36. In the present matter both parties have led evidence to suggest the title of the suit property was used to secure a borrowing from Thabiti Finance Co. Ltd (now in liquidation) by Barrack Okul (deceased). The evidence in that regard was scanty. The copy of the title produced in evidence bore the company stamp of Thabiti Finance Company Ltd suggesting the title could have been deposited with them and /or pledged to them. The copy of the certificate of official search for the suit property dated 21st May 2009 exhibited by the defendants did not show there was any charge registered in favour of Thabiti Finance Co. Ltd. It however indicated there was a prohibitory order registered against the title on 26th March 1998 pursuant to an order issued in Civil Suit No.242 of 1992. Regrettably, no details of this suit were furnished by the parties. On the evidence it was therefore not clear what interest Thabiti Finance Co. Ltd (in Liquidation) had in the suit property. The only evidence adduced was that they infact held the original certificate of lease issued in the name of Okul (deceased).
37. In the final result and after due consideration and analysis and evaluation of the evidence, I am satisfied on a balance of probabilities that the plaintiffs have proved they have been in adverse possession of land parcel Nakuru Municipality/Block 1/744 ( Langa langa) for the requisite period of 12 years. I accordingly enter judgment in favour of the plaintiffs and make the following final orders:-
(i) A declaration be and is hereby issued that the plaintiffs as administrators of the estate of Manoah Kisame Aradi (deceased) have acquired title, to land parcel Nakuru Municipality Block 1/744 (Langa langa) by virtue of being in adverse possession for a period of 12 years.

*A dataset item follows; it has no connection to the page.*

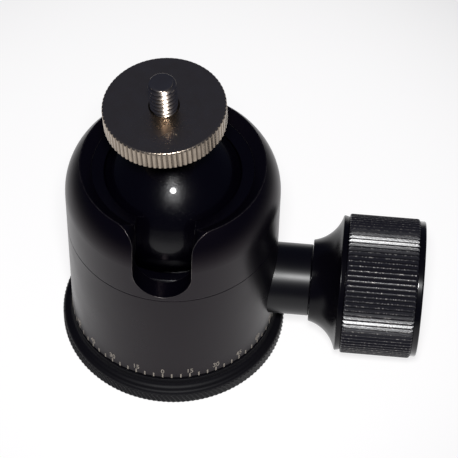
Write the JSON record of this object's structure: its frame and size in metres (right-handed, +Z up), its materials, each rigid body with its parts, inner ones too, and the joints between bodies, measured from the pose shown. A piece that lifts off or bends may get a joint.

(ii) That subject to the prohibitory order registered on 26th March 1998 (HCCC No.242 of 1992) being lifted the Land Registrar Nakuru is ordered to register the plaintiffs jointly as the owners of land parcel Nakuru Municipality/Block 1/744 ( Langa langa) in place of Barrack Deya Okul ( deceased).
(iii) Each party to bear their own costs of the suit.
JUDGMENT DATED SIGNED AND DELIVERED VIRTUALLY AT NAKURU THIS 4TH DAY OF MARCH 2021.